The data below needs to be returned exactly, line for line.
'''
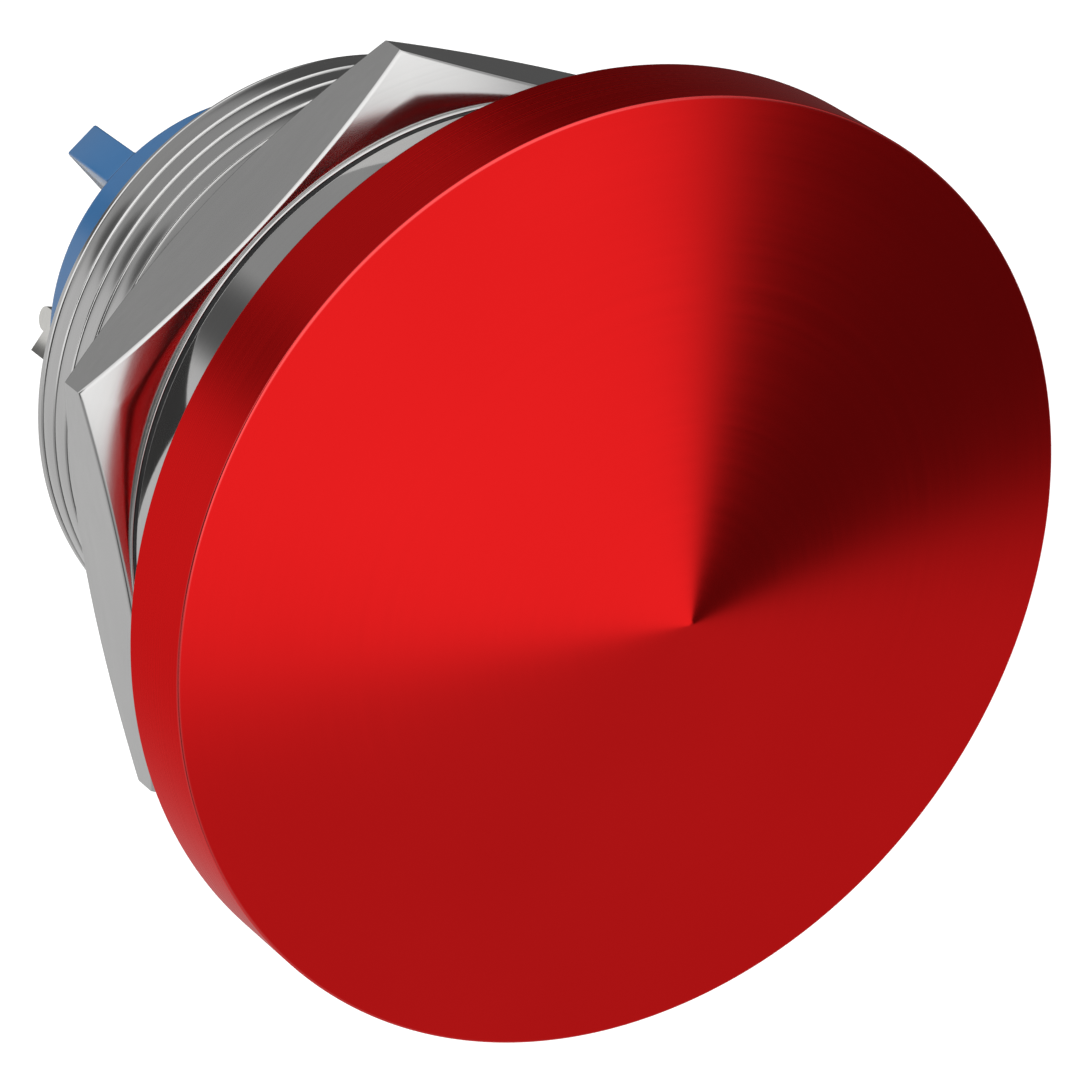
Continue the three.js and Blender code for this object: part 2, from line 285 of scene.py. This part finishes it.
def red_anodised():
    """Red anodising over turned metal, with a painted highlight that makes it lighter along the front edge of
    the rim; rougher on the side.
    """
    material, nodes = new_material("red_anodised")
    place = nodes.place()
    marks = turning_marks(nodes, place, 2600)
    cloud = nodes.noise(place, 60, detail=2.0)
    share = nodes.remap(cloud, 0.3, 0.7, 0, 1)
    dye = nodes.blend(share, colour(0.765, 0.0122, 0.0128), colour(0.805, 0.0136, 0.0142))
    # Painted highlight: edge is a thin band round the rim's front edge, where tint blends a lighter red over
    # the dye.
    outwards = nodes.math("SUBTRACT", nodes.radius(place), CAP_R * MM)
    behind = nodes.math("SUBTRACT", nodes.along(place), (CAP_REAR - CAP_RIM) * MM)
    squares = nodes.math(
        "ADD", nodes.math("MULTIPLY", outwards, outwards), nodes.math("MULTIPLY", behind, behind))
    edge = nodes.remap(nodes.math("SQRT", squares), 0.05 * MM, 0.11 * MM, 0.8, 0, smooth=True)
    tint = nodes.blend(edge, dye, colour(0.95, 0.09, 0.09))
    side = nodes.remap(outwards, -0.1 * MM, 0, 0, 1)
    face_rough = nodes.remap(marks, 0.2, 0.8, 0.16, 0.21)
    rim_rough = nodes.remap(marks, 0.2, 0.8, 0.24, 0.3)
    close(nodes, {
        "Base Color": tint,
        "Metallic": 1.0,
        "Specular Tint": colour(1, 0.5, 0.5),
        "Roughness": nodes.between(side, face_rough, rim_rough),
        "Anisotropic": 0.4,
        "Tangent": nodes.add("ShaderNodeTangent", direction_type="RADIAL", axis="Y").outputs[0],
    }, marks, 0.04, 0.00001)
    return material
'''
■ **Response to the task**:
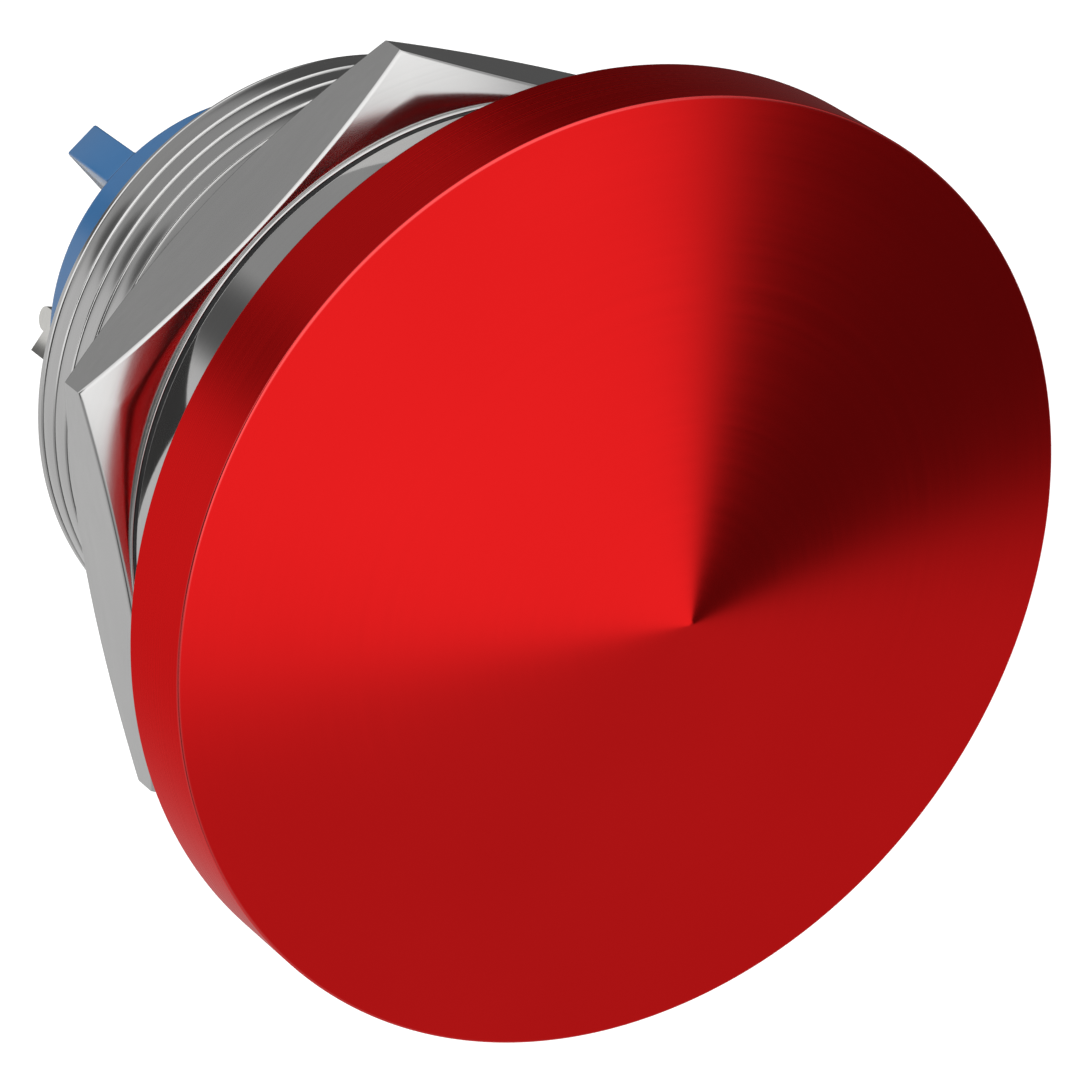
Continue the three.js and Blender code for this object: part 2, from line 285 of scene.py. This part finishes it.
def red_anodised():
    """Red anodising over turned metal, with a painted highlight that makes it lighter along the front edge of
    the rim; rougher on the side.
    """
    material, nodes = new_material("red_anodised")
    place = nodes.place()
    marks = turning_marks(nodes, place, 2600)
    cloud = nodes.noise(place, 60, detail=2.0)
    share = nodes.remap(cloud, 0.3, 0.7, 0, 1)
    dye = nodes.blend(share, colour(0.765, 0.0122, 0.0128), colour(0.805, 0.0136, 0.0142))
    # Painted highlight: edge is a thin band round the rim's front edge, where tint blends a lighter red over
    # the dye.
    outwards = nodes.math("SUBTRACT", nodes.radius(place), CAP_R * MM)
    behind = nodes.math("SUBTRACT", nodes.along(place), (CAP_REAR - CAP_RIM) * MM)
    squares = nodes.math(
        "ADD", nodes.math("MULTIPLY", outwards, outwards), nodes.math("MULTIPLY", behind, behind))
    edge = nodes.remap(nodes.math("SQRT", squares), 0.05 * MM, 0.11 * MM, 0.8, 0, smooth=True)
    tint = nodes.blend(edge, dye, colour(0.95, 0.09, 0.09))
    side = nodes.remap(outwards, -0.1 * MM, 0, 0, 1)
    face_rough = nodes.remap(marks, 0.2, 0.8, 0.16, 0.21)
    rim_rough = nodes.remap(marks, 0.2, 0.8, 0.24, 0.3)
    close(nodes, {
        "Base Color": tint,
        "Metallic": 1.0,
        "Specular Tint": colour(1, 0.5, 0.5),
        "Roughness": nodes.between(side, face_rough, rim_rough),
        "Anisotropic": 0.4,
        "Tangent": nodes.add("ShaderNodeTangent", direction_type="RADIAL", axis="Y").outputs[0],
    }, marks, 0.04, 0.00001)
    return material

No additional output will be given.